DATA SEGMENT —
· · · · · · ·
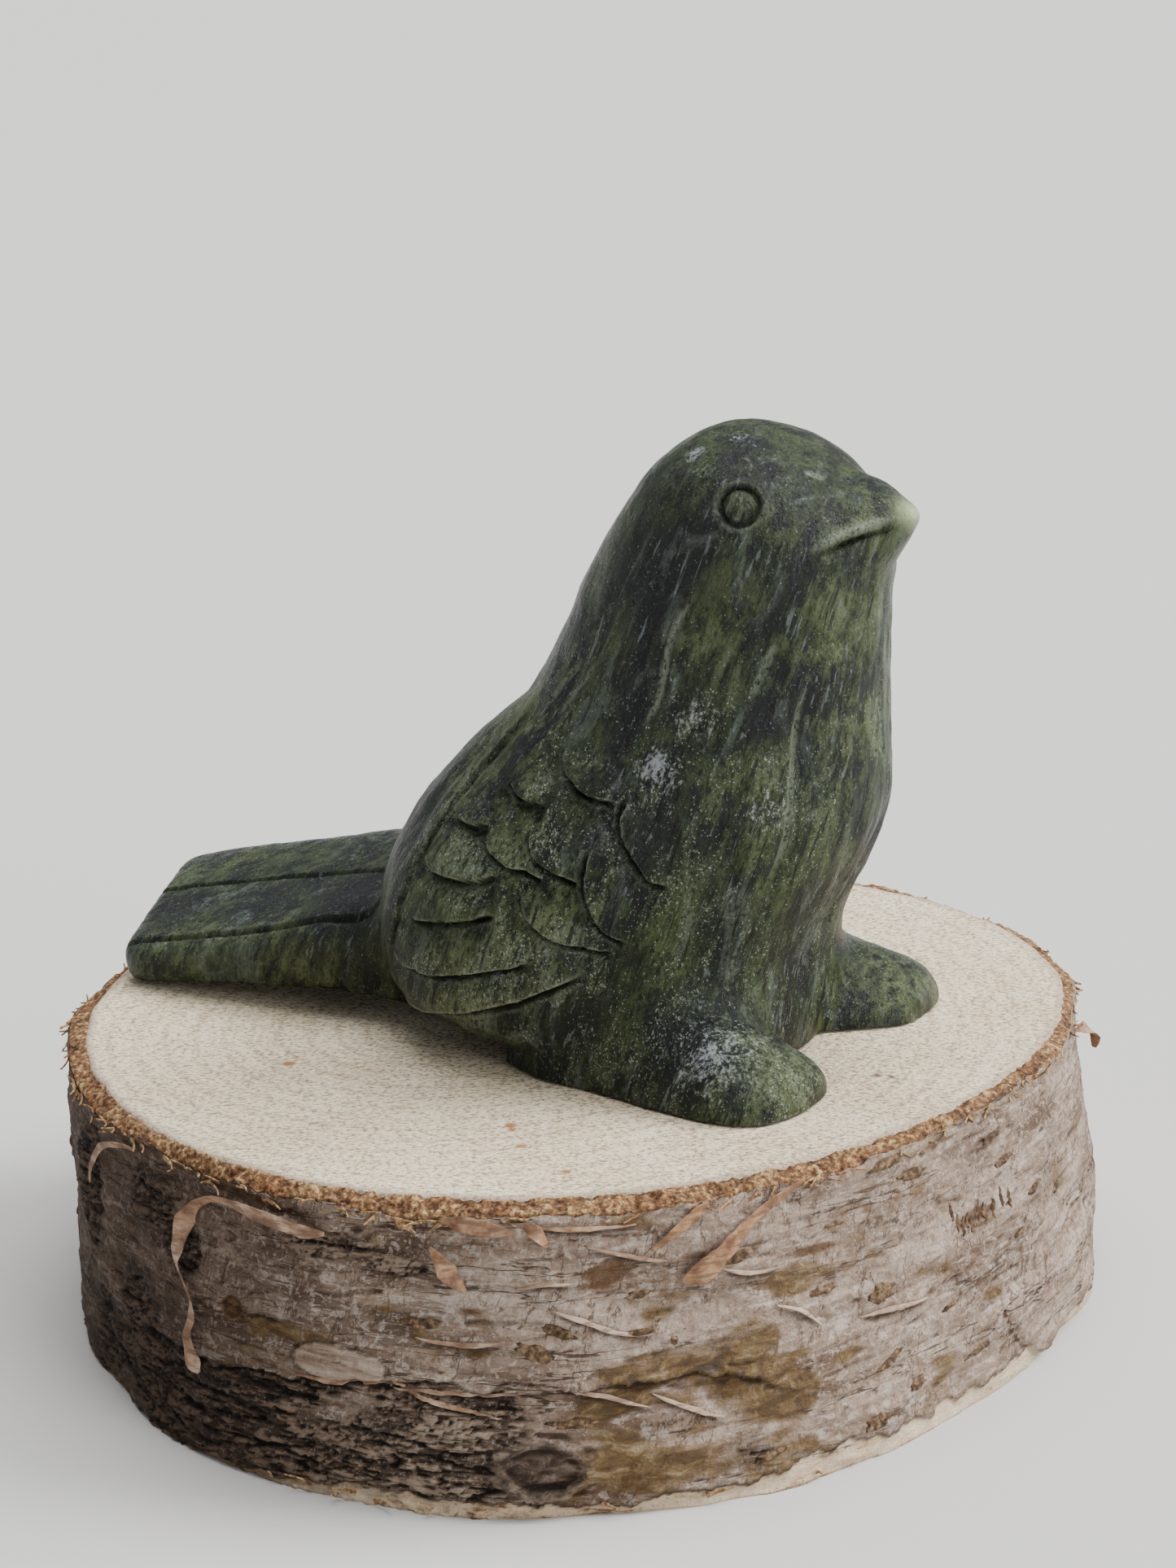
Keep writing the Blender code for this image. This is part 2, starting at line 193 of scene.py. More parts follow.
def closed_skin(rings):
    """Points and faces of a skin through rings[i, j]. It runs round in j, and a fan closes each end."""
    rows, count = rings.shape[:2]
    i, j = np.meshgrid(np.arange(rows - 1), np.arange(count), indexing="ij")
    turn, last = np.arange(count), (rows - 1) * count
    after = (turn + 1) % count
    low = np.stack([after, turn, np.full(count, rows * count)], axis=-1)
    high = np.stack([last + turn, last + after, np.full(count, rows * count + 1)], axis=-1)
    points = np.concatenate([rings.reshape(-1, 3), rings[0].mean(0)[None], rings[-1].mean(0)[None]])
    return points, grid_quads(i, j, i + 1, count) + low.tolist() + high.tolist()


def closed_ring(grid):
    """Points and faces of a skin through grid[i, j] that runs round in both i and j, as a tyre does."""
    rows, count = grid.shape[:2]
    i, j = np.meshgrid(np.arange(rows), np.arange(count), indexing="ij")
    return grid.reshape(-1, 3), grid_quads(i, j, (i + 1) % rows, count)


def joined(skins):
    """Several skins as one list of points and one list of faces."""
    points, faces, start = [], [], 0
    for skin_points, skin_faces in skins:
        points.append(skin_points)
        faces += [[start + corner for corner in face] for face in skin_faces]
        start += len(skin_points)
    return np.concatenate(points), faces


def volume(points, faces):
    """The volume inside a skin, negative where it is inside out: each face adds a sixth of the
    triple product of its corners."""
    fans = [(f[0], f[k], f[k + 1]) for f in faces for k in range(1, len(f) - 1)]
    a, b, c = points[np.array(fans)].transpose(1, 0, 2)
    return float(np.einsum("ij,ij->i", a, np.cross(b, c)).sum() / 6)


# %% Pieces, and what modifiers make of them
def give_fields(mesh, fields):
    """One float attribute for each field, which a material reads by its name."""
    for name, values in fields.items():
        attribute = mesh.attributes.new(name, "FLOAT", "POINT")
        attribute.data.foreach_set("value", values.astype(np.float32))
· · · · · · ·
DIRECTION — Take the listing above and set it down exactly.

THE OUTPUT —
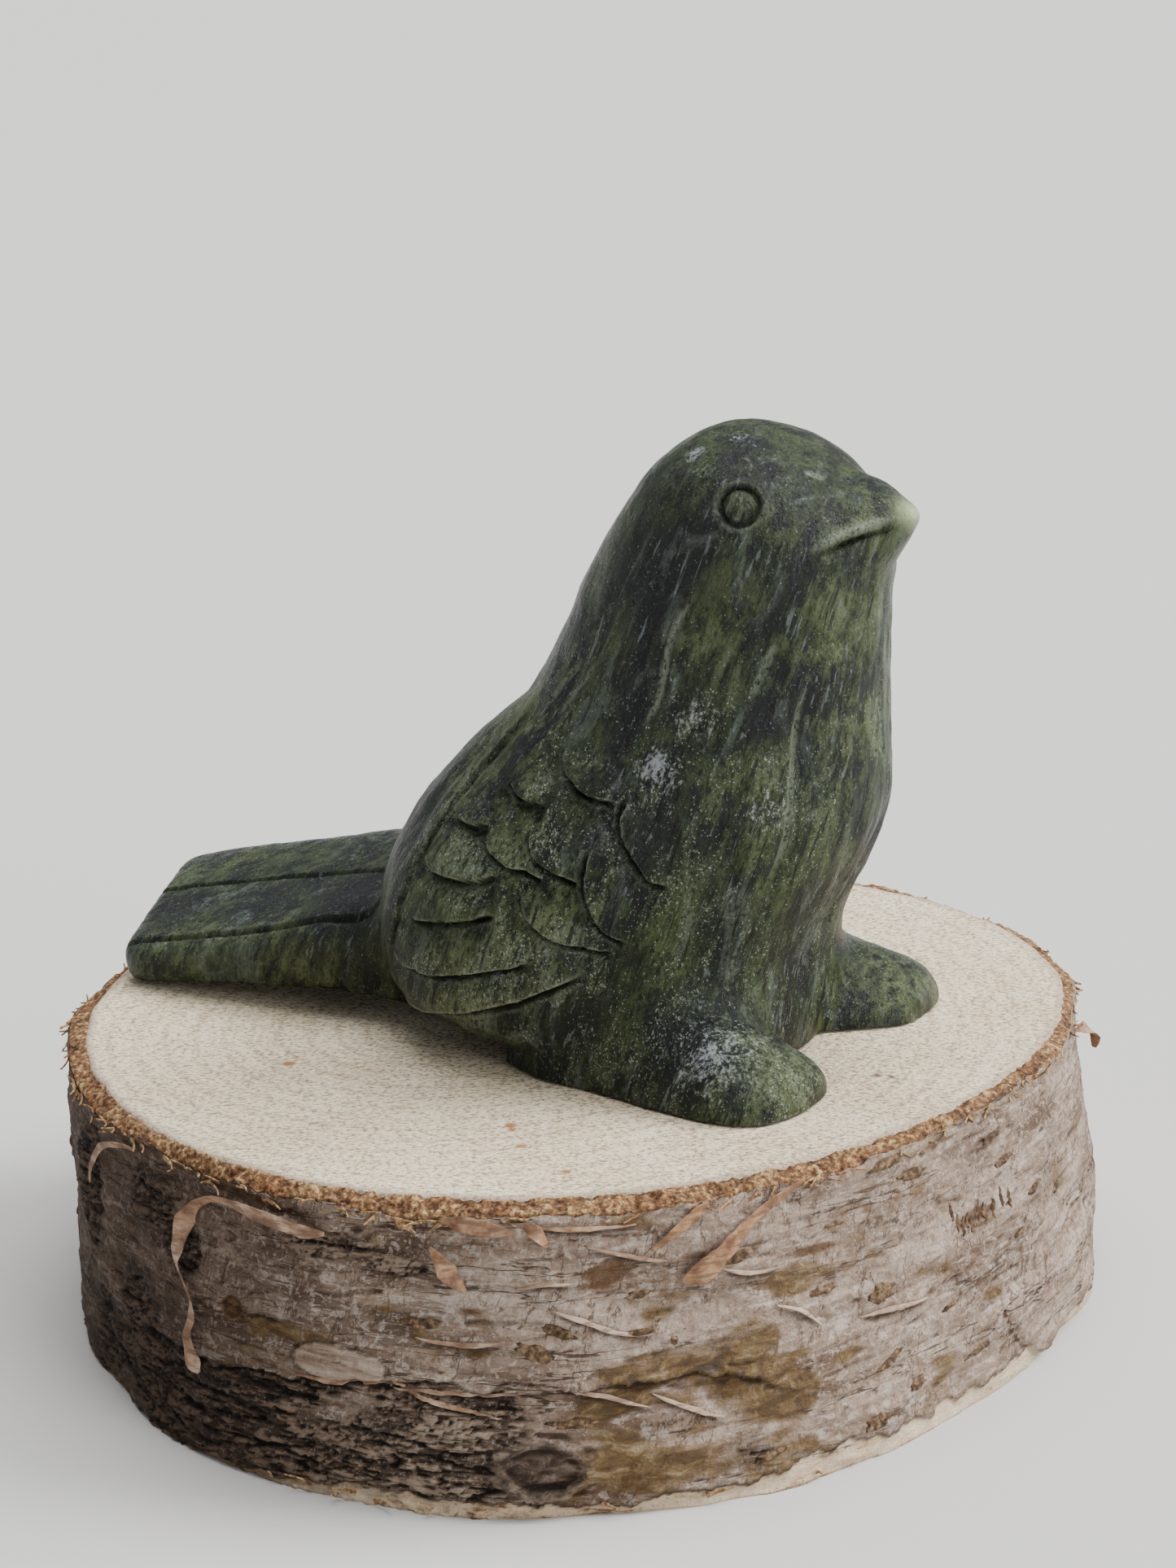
Keep writing the Blender code for this image. This is part 2, starting at line 193 of scene.py. More parts follow.
def closed_skin(rings):
    """Points and faces of a skin through rings[i, j]. It runs round in j, and a fan closes each end."""
    rows, count = rings.shape[:2]
    i, j = np.meshgrid(np.arange(rows - 1), np.arange(count), indexing="ij")
    turn, last = np.arange(count), (rows - 1) * count
    after = (turn + 1) % count
    low = np.stack([after, turn, np.full(count, rows * count)], axis=-1)
    high = np.stack([last + turn, last + after, np.full(count, rows * count + 1)], axis=-1)
    points = np.concatenate([rings.reshape(-1, 3), rings[0].mean(0)[None], rings[-1].mean(0)[None]])
    return points, grid_quads(i, j, i + 1, count) + low.tolist() + high.tolist()


def closed_ring(grid):
    """Points and faces of a skin through grid[i, j] that runs round in both i and j, as a tyre does."""
    rows, count = grid.shape[:2]
    i, j = np.meshgrid(np.arange(rows), np.arange(count), indexing="ij")
    return grid.reshape(-1, 3), grid_quads(i, j, (i + 1) % rows, count)


def joined(skins):
    """Several skins as one list of points and one list of faces."""
    points, faces, start = [], [], 0
    for skin_points, skin_faces in skins:
        points.append(skin_points)
        faces += [[start + corner for corner in face] for face in skin_faces]
        start += len(skin_points)
    return np.concatenate(points), faces


def volume(points, faces):
    """The volume inside a skin, negative where it is inside out: each face adds a sixth of the
    triple product of its corners."""
    fans = [(f[0], f[k], f[k + 1]) for f in faces for k in range(1, len(f) - 1)]
    a, b, c = points[np.array(fans)].transpose(1, 0, 2)
    return float(np.einsum("ij,ij->i", a, np.cross(b, c)).sum() / 6)


# %% Pieces, and what modifiers make of them
def give_fields(mesh, fields):
    """One float attribute for each field, which a material reads by its name."""
    for name, values in fields.items():
        attribute = mesh.attributes.new(name, "FLOAT", "POINT")
        attribute.data.foreach_set("value", values.astype(np.float32))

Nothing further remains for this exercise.